• WORK REQUIRED: Your task is to repeat all of the material exactly.

• MATERIAL PROVIDED:
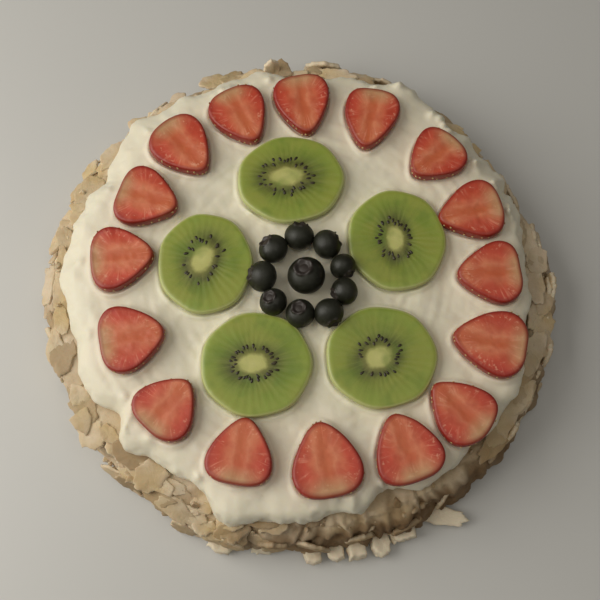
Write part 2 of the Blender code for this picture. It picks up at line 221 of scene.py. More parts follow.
# Blueberries: diameter, then the crown's lean as a tilt from straight up
# and an azimuth
BLUEBERRY_SQUASH = 0.92
BLUEBERRIES = (
    (13.5, 55, 80), (13.5, 80, 20), (11.9, 80, -60), (12.6, 80, 200), (13.4, 80, -70),
    (13.0, 14, 120), (12.4, 24, 150), (13.9, 70, 170), (13.5, 50, 140), (16.9, 18, 130),
)

# Cells of a noise lattice, and the cells of the near wall's folds for each
# degree: whole lattices round the rim, so that the folds meet where it closes
LATTICE = 48
FOLD_CELLS = 6 * LATTICE / 360.0
noise_tables = {}


# Helpers for shapes

def smooth(t):
    """Ease from 0 to 1: 3t^2 - 2t^3."""
    t = np.clip(t, 0.0, 1.0)
    return t * t * (3.0 - 2.0 * t)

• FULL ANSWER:
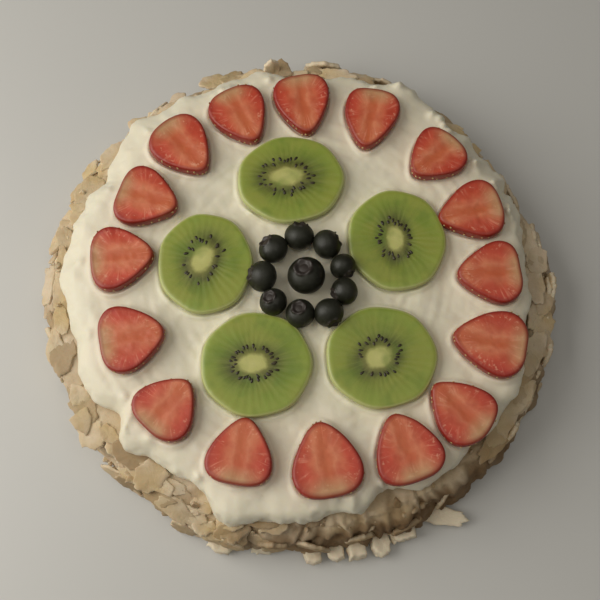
Write part 2 of the Blender code for this picture. It picks up at line 221 of scene.py. More parts follow.
# Blueberries: diameter, then the crown's lean as a tilt from straight up
# and an azimuth
BLUEBERRY_SQUASH = 0.92
BLUEBERRIES = (
    (13.5, 55, 80), (13.5, 80, 20), (11.9, 80, -60), (12.6, 80, 200), (13.4, 80, -70),
    (13.0, 14, 120), (12.4, 24, 150), (13.9, 70, 170), (13.5, 50, 140), (16.9, 18, 130),
)

# Cells of a noise lattice, and the cells of the near wall's folds for each
# degree: whole lattices round the rim, so that the folds meet where it closes
LATTICE = 48
FOLD_CELLS = 6 * LATTICE / 360.0
noise_tables = {}


# Helpers for shapes

def smooth(t):
    """Ease from 0 to 1: 3t^2 - 2t^3."""
    t = np.clip(t, 0.0, 1.0)
    return t * t * (3.0 - 2.0 * t)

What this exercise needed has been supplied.